## START Input data
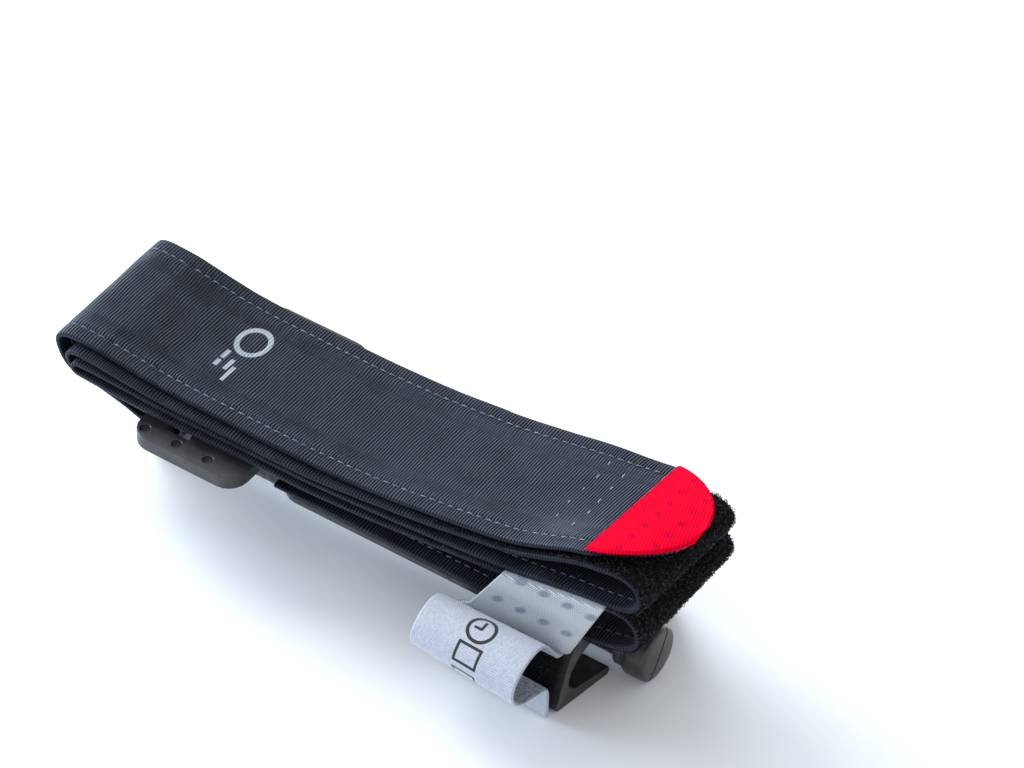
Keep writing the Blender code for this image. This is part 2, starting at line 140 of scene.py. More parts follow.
# Studio, in metres. Lights: (name, place from the target, size, watts, colour)
FLOOR_REACH = 4.0
FLOOR_GAP = 0.0002
LIGHTS = (
    ("key", (-0.80, 0.22, 0.62), 0.6, 8.0, (0.97, 0.98, 1.0)),
    ("rim", (-0.78, 0.56, 0.26), 0.4, 7.0, (0.62, 0.80, 1.0)),
    ("side", (-0.95, -0.25, 0.22), 0.35, 10.0, (0.68, 0.82, 1.0)),
)

# Printed marks: how soft their edges are, and the bars beside the ring on the tail (place
# along, place across, half width, half height)
INK_BLUR = 0.06
BARS = (
    *((2.9, -1.6, 0.55, 1.5), (2.9, -4.9, 0.55, 1.1)),
    *((0.2, -4.0, 0.55, 1.9), (-1.4, -6.6, 0.5, 2.6)),
)

# Closing strap: how much longer its tucked end is than the solid's, how much smaller its roll
# gets at the left, and the radius of the bend in between the rings
STRAP_THICK = 0.7
STRAP_STEP = 0.14
KNIT_PITCH = 0.55
TUCK_EXTRA = 5.0
ROLL_NARROWING = 0.14
TUCK_BEND_RADIUS = 0.6

# Small straps: (node, side axis, body, thickness, distance of the seams from the edge)
SMALL_STRAPS = (
    ("anchor_loop", 1, "base", 0.75, 2.2),
    ("slot_loop", 0, "windlass", 1.1, None),
)

# Windlass rod: shaft and collar as shares of the head's radius, length of each end, the grip's
# rings (first, distance, depth) and half the window for the strap
SHAFT_SHARE = 0.64
COLLAR_SHARE = 0.85
ROD_END = 9.2
GRIP_START = 14.0
GRIP_PITCH = 2.4
GRIP_DEPTH = 0.16
WINDOW_HALF = (9.4, 12.0, 1.85)
SLIT_TURN = 31.0

# The band's nodes, from its red tip to the plate. For each, how far its layers lie out of line
# to the side: (share of the node's length, millimetres)
SIDEWAYS = {
    "tail_end_band": [(0.5, 0.0)],
    "upper_tail_band": [(0.5, 0.0)],
    "tail_fold_band": [(0.5, -0.3)],
    "lower_tail_band": [(0.5, -0.2)],
    "buckle_turn_band": [(0.5, -0.2)],
    "lead_band": [(0.5, -0.9)],
    "outer_fold_band": [(0.5, -2.5)],
    "upper_ring_band": [
        *((0.02, -2.6), (0.2, -2.0), (0.36, 0.0)),
        *((0.55, -0.8), (0.7, -0.8), (0.98, -3.0)),
    ],
    "inner_fold_band": [(0.5, -3.3)],
    "lower_ring_band": [(0.03, -3.9), (0.2, -2.6), (0.37, 0.0), (0.7, 0.2), (1.0, 0.0)],
}
BAND_NODES = list(SIDEWAYS)


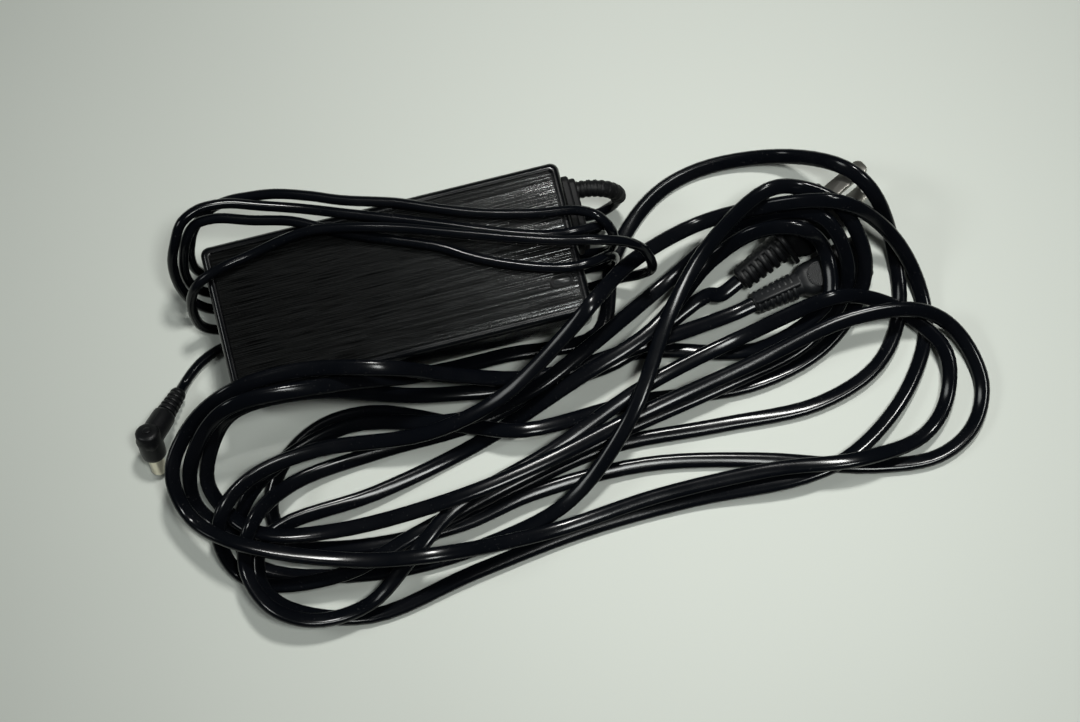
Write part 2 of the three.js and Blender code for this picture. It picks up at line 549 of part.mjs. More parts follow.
## END Input data
From the data above, work out how many lines hold "More". Answer with the number alone.

### Answer to this problem
2